WHAT IS NEEDED: Starting at the line that contains "fork_yoke();", reproduce each line exactly up to and including the line that contains "bpy.context.scene.collection.objects.link(empty)". Reproduce nothing else.

AVAILABLE DATA:
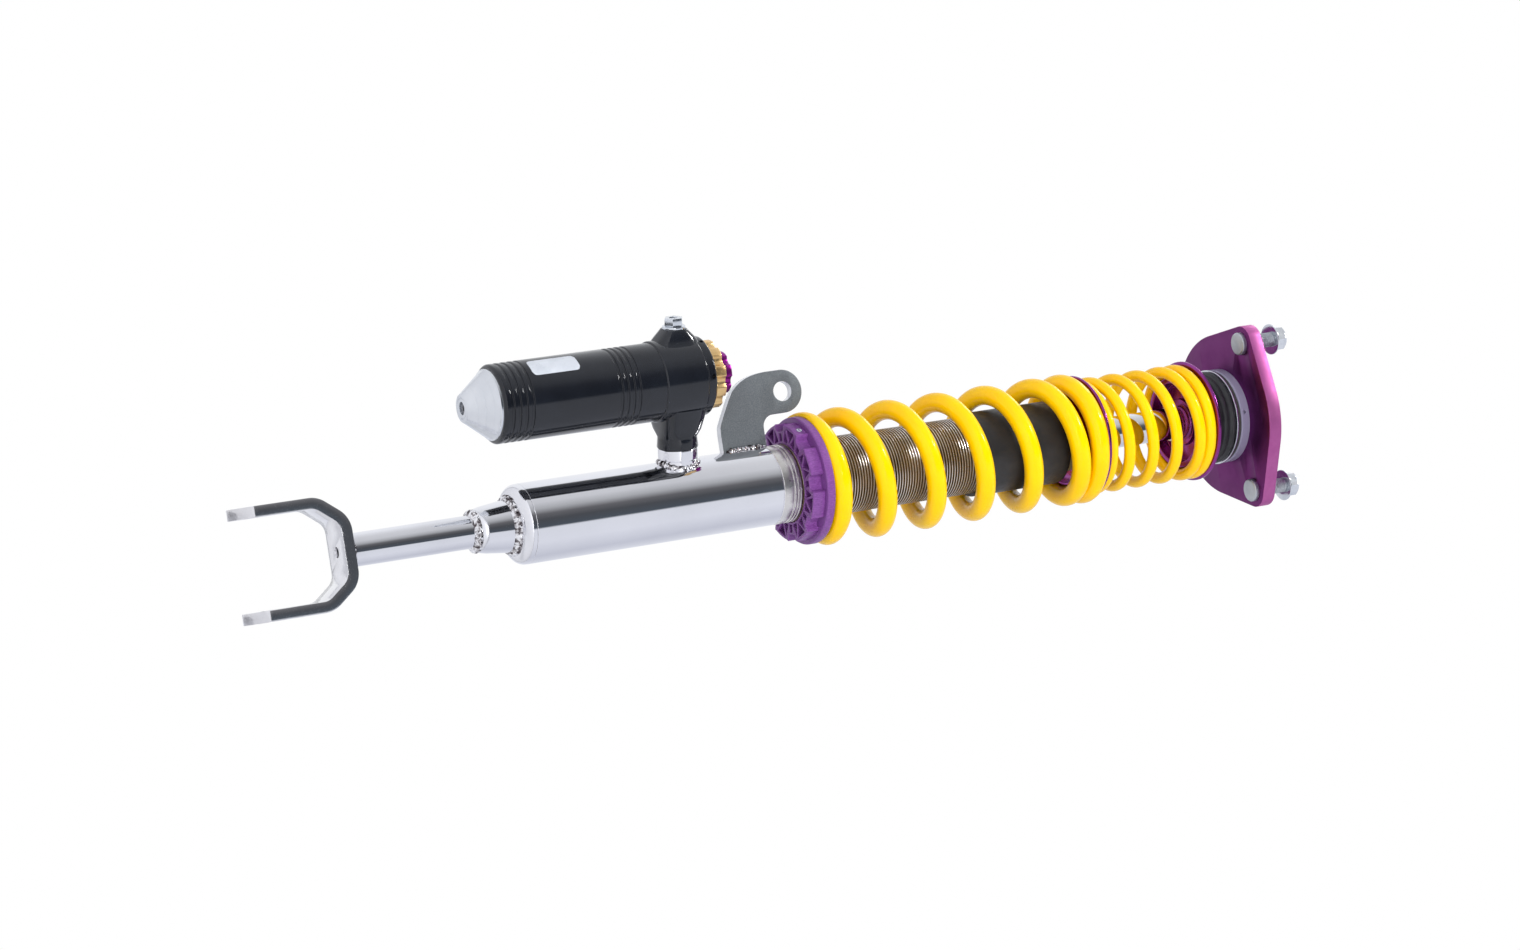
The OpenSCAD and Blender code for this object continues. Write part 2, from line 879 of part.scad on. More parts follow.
module piston() {
  port_r = (rod_d + bore_d - 3) / 4;
  color("darkkhaki")
    difference() {
      up(z_piston) cylinder(d = bore_d - 2 * slide_fit, h = piston_h);
      up(z_piston - 1) cylinder(d = 12, h = piston_h + 2);
      up(z_piston + 4) ring(bore_d + 4, bore_d - 3, piston_h - 8);
      for (a = [0 : 60 : 300])
        rotate([0, 0, a]) translate([port_r, 0, z_piston - 1]) cylinder(d = 3.6, h = piston_h + 2);
    }
}

module piston_band() {
  color("#3a2d25") up(z_piston + 4) ring(bore_d - 2 * slide_fit, bore_d - 3, piston_h - 8);
}

module rebound_shims() {
  color("lightgray") up(z_piston - 2) ring(bore_d - 5, 12, 2);
}

module piston_nut() {
  color("gray") up(z_piston - 10) hex_nut(19, 12, 8);
}

module rod_spacer() {
  color("#cfd3d6")
    up(z_shoulder)
      difference() {
        rotate_extrude()
          polygon([[0, 0], [rod_d / 2 + 1, 0], [rod_d / 2 + 2, 1.5], [rod_d / 2 + 2, 4],
                   [rod_d / 2, 7], [rod_d / 2, z_ball - ball_h / 2 - z_shoulder],
                   [0, z_ball - ball_h / 2 - z_shoulder]]);
        up(-1) cylinder(d = stem_d, h = 100);
      }
}

module upper_spring_seat() {
  guide = helper_id / 2 - 0.6;
  guide_h = 9;
  bore = rod_d / 2 + 0.2;
  color("#7d3a80")
    up(z_upper)
      rotate_extrude() {
        translate([bore, 0]) square([perch_d / 2 - 0.3 - bore, seat_t]);
        translate([guide - 4, -guide_h]) square([4, guide_h + eps]);
        translate([bore, -4]) square([5, 4 + eps]);
      }
}

module rubber_isolator() {
  color("#17181a")
    up(z_isolator)
      rotate_extrude()
        difference() {
          translate([rod_d / 2 + 3, 0]) square([stack_r - 0.5 - rod_d / 2 - 3, isolator_h]);
          for (k = [1 : 3]) translate([stack_r, k * isolator_h / 4]) circle(r = 1.7);
        }
}

module isolator_washer() {
  color("silver") up(z_washer) ring(stack_d, rod_d + 8, washer_t);
}

module bearing_ball() {
  color("#b9bdc2")
    difference() {
      up(z_ball)
        intersection() {
          sphere(d = ball_d);
          up(-ball_h / 2) cylinder(d = ball_d + 2, h = ball_h);
        }
      up(z_plate - 20) cylinder(d = stem_d, h = 60);
    }
}

module top_nut() {
  color("silver") up(z_ball_top) hex_nut(22, stem_d, nut_h);
}

module rebound_knob() {
  color("#c9a24e") {
    up(z_stem_top + 0.3) lobed(12, 1.8, 8, 4);
    up(z_stem_top - 11) cylinder(d = 6 - 2 * slide_fit, h = 11.5);
  }
}

// ---- Top plate ----

module bearing_seal() {
  color("#202124") up(z_washer + washer_t) ring(stack_d - 1.4, ball_d + 6, seal_t - 0.1);
}

module swivel_bearing() {
  color("#9a90a8")
    up(z_bearing)
      difference() {
        ring(stack_d - 0.6, ball_d + 6, bearing_h);
        rotate([0, 0, 270]) translate([stack_r - 1.4, -1.2, bearing_h / 2 - 1]) cube([4, 2.4, 2]);
      }
}

// A round middle with a round corner at each stud, joined by straight flanks
module plate_outline() {
  big = plate_d / 2;
  a = acos((big - plate_corner_r) / stud_r);
  polygon([
    for (i = [0 : 2])
      let (b = stud_angle + 120 * i)
      each concat(
        arc(stud_r * cos(b), stud_r * sin(b), plate_corner_r, b - a, b + a, 14),
        arc(0, 0, big, b + a, b + 120 - a, 16)
      )
  ]);
}

module mount_plate() {
  color("#6b2f66")
    difference() {
      up(z_plate) linear_extrude(plate_t) plate_outline();
      up(z_plate - 1) cylinder(d = race_d - 4, h = plate_t + 2);
      up(z_ball - race_h / 2) cylinder(d = race_d, h = plate_t);
      for_studs() up(z_plate - 1) cylinder(d = stud_press_d, h = plate_t + 2);
    }
}

module for_studs() {
  for (i = [0 : 2]) rotate([0, 0, stud_angle + 120 * i]) translate([stud_r, 0, 0]) children();
}

module bearing_race() {
  color("#8f949a")
    up(z_ball)
      difference() {
        up(-race_h / 2) cylinder(d = race_d, h = race_h - 0.4);
        sphere(d = ball_d + 2 * slide_fit);
      }
}

module race_circlip() {
  color("gray")
    up(z_ball + race_h / 2 - 0.4) ring(race_d, race_d - 5, z_plate_top - z_ball - race_h / 2 + 0.4);
}

module plate_studs() {
  head_h = 3.2;
  color("silver")
    for_studs() {
      up(z_plate - head_h) cylinder(d = 15.6, h = head_h);
      up(z_plate - eps) cylinder(d = stud_press_d, h = plate_t + eps);
      up(z_plate_top - eps) cylinder(d = stud_d, h = nut_gap - 0.5 + eps);
      up(z_plate_top - 1) cylinder(d = stud_thread_d, h = stud_len + 1);
    }
}

module stud_nuts() {
  flange_t = 2.4;
  color("silver")
    for_studs()
      up(z_plate_top + nut_gap)
        difference() {
          union() {
            cylinder(d1 = 2.15 * stud_d, d2 = 2 * stud_d, h = flange_t);
            cylinder(d = 1.5 * stud_d / cos(30), h = 0.95 * stud_d, $fn = 6);
          }
          up(-1) cylinder(d = stud_thread_d, h = 2 * stud_d);
        }
}

fork_yoke();
neck_tube();
neck_collar();
tube_base();
weld_beads();
damper_tube();
black_sleeve();
pressure_tube();
base_valve();
rod_guide();
guide_bush();
rod_seal();
seal_circlip();
rod_wiper();
bump_stop();
stabiliser_bracket();
port_boss();
reservoir_head();
head_bolt();
reservoir_body();
end_cone();
gas_valve();
cap_seal();
head_seal();
valve_cartridge();
end_ring();
floating_piston();
floating_piston_seal();
adjuster_wheel();
adjuster_knob();
slip_ring();
main_spring();
perch_collar();
perch_lock_screw();
spacer_ring();
piston_rod();
piston();
piston_band();
piston_nut();
rebound_shims();
rod_spacer();
upper_spring_seat();
helper_spring();
rubber_isolator();
isolator_washer();
bearing_ball();
top_nut();
rebound_knob();
bearing_seal();
swivel_bearing();
mount_plate();
bearing_race();
race_circlip();
plate_studs();
stud_nuts();
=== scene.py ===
"""Front coilover with a clevis fork, a side reservoir and a studded top plate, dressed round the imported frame."""
import json
import math

import bmesh
import bpy
from mathutils import Matrix, Vector
from mathutils.geometry import tessellate_polygon


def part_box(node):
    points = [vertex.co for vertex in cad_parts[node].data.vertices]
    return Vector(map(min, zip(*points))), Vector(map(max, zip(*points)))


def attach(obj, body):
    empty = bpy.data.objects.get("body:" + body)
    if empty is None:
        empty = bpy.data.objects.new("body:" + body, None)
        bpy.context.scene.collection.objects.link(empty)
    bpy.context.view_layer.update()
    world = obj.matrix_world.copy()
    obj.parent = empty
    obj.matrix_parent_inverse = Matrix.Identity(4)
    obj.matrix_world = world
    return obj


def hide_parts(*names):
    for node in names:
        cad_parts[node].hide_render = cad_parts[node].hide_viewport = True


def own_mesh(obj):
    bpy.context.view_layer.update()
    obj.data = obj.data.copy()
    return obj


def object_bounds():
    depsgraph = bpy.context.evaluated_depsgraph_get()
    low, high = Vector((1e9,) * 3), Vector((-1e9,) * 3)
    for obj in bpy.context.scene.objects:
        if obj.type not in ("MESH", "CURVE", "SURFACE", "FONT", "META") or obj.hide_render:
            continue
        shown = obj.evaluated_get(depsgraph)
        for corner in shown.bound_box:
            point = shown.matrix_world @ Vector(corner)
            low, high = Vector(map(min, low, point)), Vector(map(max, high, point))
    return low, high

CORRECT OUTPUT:
fork_yoke();
neck_tube();
neck_collar();
tube_base();
weld_beads();
damper_tube();
black_sleeve();
pressure_tube();
base_valve();
rod_guide();
guide_bush();
rod_seal();
seal_circlip();
rod_wiper();
bump_stop();
stabiliser_bracket();
port_boss();
reservoir_head();
head_bolt();
reservoir_body();
end_cone();
gas_valve();
cap_seal();
head_seal();
valve_cartridge();
end_ring();
floating_piston();
floating_piston_seal();
adjuster_wheel();
adjuster_knob();
slip_ring();
main_spring();
perch_collar();
perch_lock_screw();
spacer_ring();
piston_rod();
piston();
piston_band();
piston_nut();
rebound_shims();
rod_spacer();
upper_spring_seat();
helper_spring();
rubber_isolator();
isolator_washer();
bearing_ball();
top_nut();
rebound_knob();
bearing_seal();
swivel_bearing();
mount_plate();
bearing_race();
race_circlip();
plate_studs();
stud_nuts();
=== scene.py ===
"""Front coilover with a clevis fork, a side reservoir and a studded top plate, dressed round the imported frame."""
import json
import math

import bmesh
import bpy
from mathutils import Matrix, Vector
from mathutils.geometry import tessellate_polygon


def part_box(node):
    points = [vertex.co for vertex in cad_parts[node].data.vertices]
    return Vector(map(min, zip(*points))), Vector(map(max, zip(*points)))


def attach(obj, body):
    empty = bpy.data.objects.get("body:" + body)
    if empty is None:
        empty = bpy.data.objects.new("body:" + body, None)
        bpy.context.scene.collection.objects.link(empty)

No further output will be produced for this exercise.